🤖 AI Summary
This study addresses the lack of low-cost, robust, and generalizable indirect force-sensing methods for soft grippers handling unknown objects. The authors propose a model-driven vision-based force perception system that leverages an on-wrist RGB-D camera to extract structural keypoints, integrating deep learning–enabled online 3D reconstruction, iterative contact localization, and inverse finite element analysis based on the SOFA framework to enable real-time grasp force estimation. This approach is the first to be specifically adapted to the geometric structure of modern soft grippers and maintains robustness under visual occlusion and with previously unseen objects.

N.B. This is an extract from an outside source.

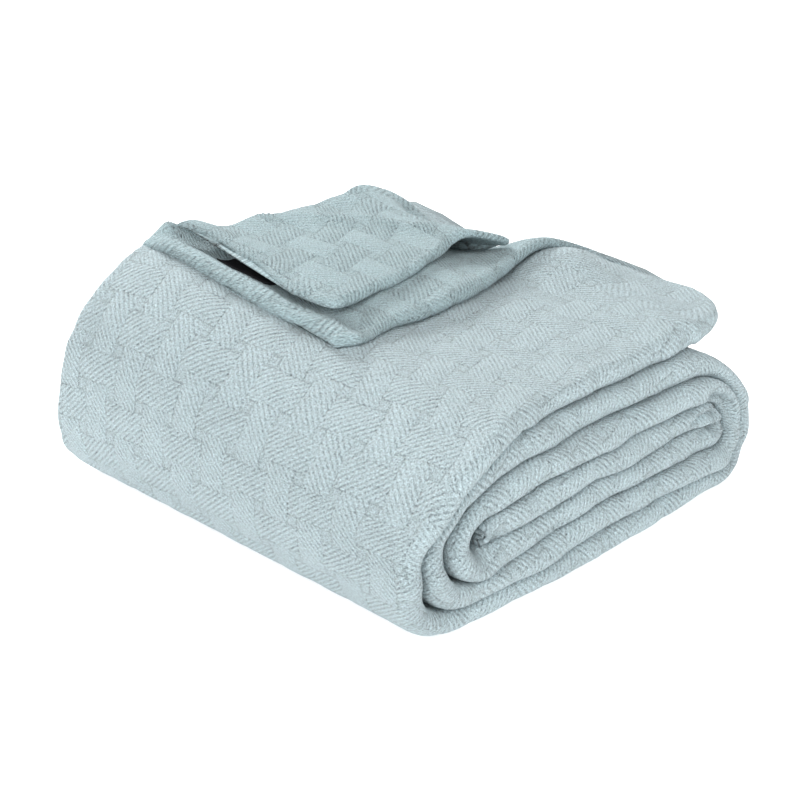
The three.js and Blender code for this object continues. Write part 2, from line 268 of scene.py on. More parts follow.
def far_rise(x, y):
    """How high the pile stands at a place, as a share of its height at the near edge."""
    rise = mix(FAR_RISE["left"], FAR_RISE["right"], smooth(*FAR_RISE["x"], x))
    near, far = RIGHT_SAG["y"]
    across = min(1.0, max(0.0, (y - near) / (far - near)))
    sag = RIGHT_SAG["by"] * smooth(*RIGHT_SAG["x"], x) * math.sin(math.pi * across) ** 2
    corner = RIGHT_CORNER["by"] * smooth(*RIGHT_CORNER["y"], y) * smooth(*RIGHT_CORNER["x"], x)
    waves = sum(by * math.sin(x / along + y / across + start) for by, along, across, start in TOP_WAVES)
    along, front, behind = RIGHT_HUMP["reach"]
    beyond = y - RIGHT_HUMP["y"]
    off = ((x - RIGHT_HUMP["x"]) / along, beyond / (front if beyond < 0 else behind))
    hump = RIGHT_HUMP["by"] * math.exp(-(off[0] ** 2) - off[1] ** 2)
    shoulder = LEFT_SHOULDER["by"] * smooth(*LEFT_SHOULDER["y"], y)
    shoulder *= math.exp(-(((x - LEFT_SHOULDER["x"]) / LEFT_SHOULDER["reach"]) ** 2))
    return 1 + rise * smooth(0, STRIP_WIDTH, y) - sag + corner + waves + hump + shoulder


def top_face(x, y):
    """The height of the top run's upper face."""
    return TOP_HEIGHT * far_rise(x, y) * slump(LEFT_SLUMP, x, y)


def uneven(x, y, z):
    """How far the near face strays out and up, where the folds are plumper or flatter than the rest."""
    at_face = smooth(*NEAR_REACH, y)
    off_floor = smooth(*OFF_FLOOR, z)
    outside, inside = DENT_ENDS
    out = sum(by * math.sin(x / along + z / up + start) for by, along, up, start in NEAR_WAVES)
    rise = sum(by * math.sin(x / along + z / up + start) for by, along, up, start in RISE_WAVES)
    for (x0, z0), (dx, dz), by, width in DENTS:
        length = math.hypot(dx, dz)
        gone = ((x - x0) * dx + (z - z0) * dz) / length
        off = ((x - x0) * dz - (z - z0) * dx) / length
        ends = smooth(-outside, inside, gone) * smooth(length + outside, length - inside, gone)
        out += by * math.exp(-((off / width) ** 2)) * ends
    return out * at_face * mix(FLOOR_SHARE, 1, off_floor), rise * at_face * off_floor


def settle(x, y, z, free):
    """Where a point of the neat pile has settled. The top run hangs free past the pile's right side."""
    near, far = along_edge(LEFT_PROFILE_NEAR, z), along_edge(LEFT_PROFILE_FAR, z)
    flare = mix(near, far, smooth(0, STRIP_WIDTH, y)) * smooth(*LEFT_SLUMP["x"], x)
    out, rise = uneven(x, y, z)
    height = z * far_rise(x, y) * slump(LEFT_SLUMP, x, y)
    if not free:
        height *= slump(RIGHT_SLUMP, x, y)
        height += RIGHT_HEEL["by"] * smooth(*RIGHT_HEEL["x"], x) * smooth(*RIGHT_HEEL["z"], z)
    return Vector((x + flare, y + out, max(0.0, height + rise)))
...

Experimental results demonstrate high accuracy, achieving an RMSE of 0.23 N (NRMSE 2.11%) during the loading phase and 0.48 N (NRMSE 4.34%) over the entire grasping process, confirming both precision and practical applicability.
📝 Abstract
Grasp force estimation can help prevent robots from damaging delicate objects during manipulation and improve learning-based robotic control. Integrating force sensing into deformable grippers negotiates trade-offs in cost, complexity, mechanical robustness, and performance. With the growing integration of RGB-D wrist cameras into robotic systems for control purposes, camera-based techniques are a promising solution for indirect visual force estimation. Current approaches mostly utilize end-to-end deep learning, which can be brittle when generalizing to new scenarios, while existing model-based approaches are unsuited to grasping and modern grasper geometries. To address these challenges, we developed a model-based visual force sensing approach integrating an iterative contact localization with generalization to unseen objects. The system extracts structural key points from wrist camera RGB-D images of deforming fin-ray-shaped soft grippers, and uses these key points to define parameters of an inverse finite element analysis simulation in Simulation Open Framework Architecture. The iterative contact localization sub-system utilizes a deep learning-based online 3D reconstruction and pose estimation pipeline to dynamically update contact location, and is robust to visual occlusion and unseen objects. Our system demonstrated an average root mean square error of 0.23 N and normalized root mean square deviation of 2.11% during the load phase, and 0.48 N and 4.34% over the entire grasping process when interacting with different objects under various conditions, showcasing its potential for real-time model-based indirect force sensing of soft grippers.